The less consoled voice came from the floor, a young Global Shaper from Jamaica who observed that for her generation, inflation registers less in prices than in the things her peers no longer do: they have "stopped having children, stopped buying homes." In China the question is as much about demography as technology, surfacing sidelong: in the silver-economy optimism of the Ageing as an Asset panel, which cast a greying population as a market, rather than a burden, and in the retraining of workforces for jobs that barely existed a decade ago. Haier CTO, Xie Haiqin, described reskilling the workers at a "lighthouse" factory in Chongqing as the line filled with automation, the kind of plant the World Economic Forum holds up as a model of advanced manufacturing.

Power first

On no question did China speak with less hesitation than energy and for good reason: the scale here is already built and the cost curve already bends its way. The framing was blunt: No power, no AI.

The International Energy Agency projects that data centres will roughly double their electricity draw by 2030 and that China and the United States together will account for some 80% of the growth. CATL's Founder, Robin Zeng, asked what single thing he would tell governments, offered the week's most quietly pointed line: "Less geopolitical calculation, more cooperation will bring a better future for all."

The economic case came from Li Bo, Deputy Managing Director of the IMF who argued that renewables now make sense on price alone, China having driven the cost of solar and storage down far enough that the rest of the world needs only attend to demand. The numbers behind the claim were striking. LONGi's Chair Zhong Baoshen reckoned China had saved some $110 billion in 2025 by burning less imported oil and gas and the China's Climate Envoy, Liu Zhenmin, held that its diversified energy mix had left it "more resilient than all the rest of the Asian countries" through the Hormuz disruption.

Both at once

Perhaps the week's most useful framing came on the panel convened to unpack the Five-Year Plan, where John Hopkin's University's Yuen Yuen Ang treated the whole China question as one connected mechanism, rather than a quarrel with two sides.

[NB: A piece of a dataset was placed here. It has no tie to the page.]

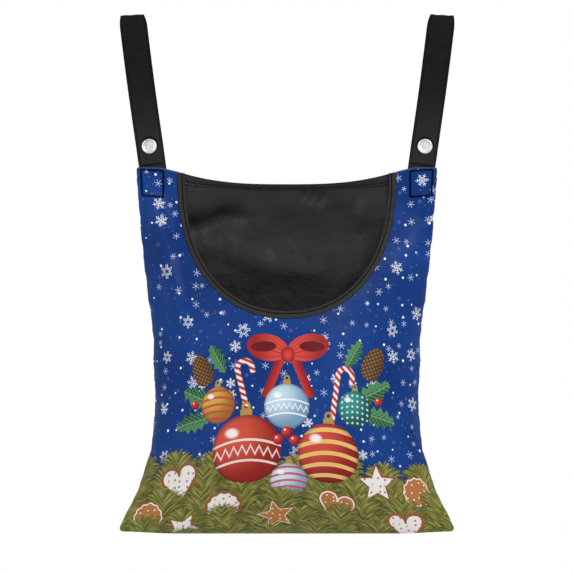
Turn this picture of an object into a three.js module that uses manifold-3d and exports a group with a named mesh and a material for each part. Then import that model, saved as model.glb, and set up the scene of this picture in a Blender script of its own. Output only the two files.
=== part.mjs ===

China can now make almost anything at scale and at a price no one can match. Whether that arrives in the world as a shock or as an opportunity turns on a single variable: China's ability to generate sufficient domestic demand to absorb much more of what its factories produce. Kept in, the surplus is China's to manage; pushed out, it becomes everyone's. "To use the words of Premier Li," she noted, "the 'shock' can become an 'opportunity,'" reaching the host's own phrase from the opposite direction.

Beside her, Columbia University Historian Adam Tooze made the case for sorting, rather than lumping, since not every Chinese export carries the same weight. Cheap solar and batteries he could read only as a net gain, an industry that puts power into sub-Saharan villages that never had it; AI sits at the far pole, contested and freighted with national-security stakes; in between lies the hard country of cars and heavy industry, where the grown-up response is a negotiation over terms. Germany, he reminded the room, spent decades accused of the same swamping - of inflicting on the world goods "so good and so affordable that people kept buying them, and oh, what a problem!" An absurd complaint then, he noted, and not a better one now.

If the week had a common thread, it was that these strains are best taken up at home, rather than exported or argued away: the scale that unsettles the world is the same scale that, turned toward a deeper home market and the jobs to sustain it, makes the shock into the opportunity the host kept describing. Whether it can be done is the real wager of the plan's five years.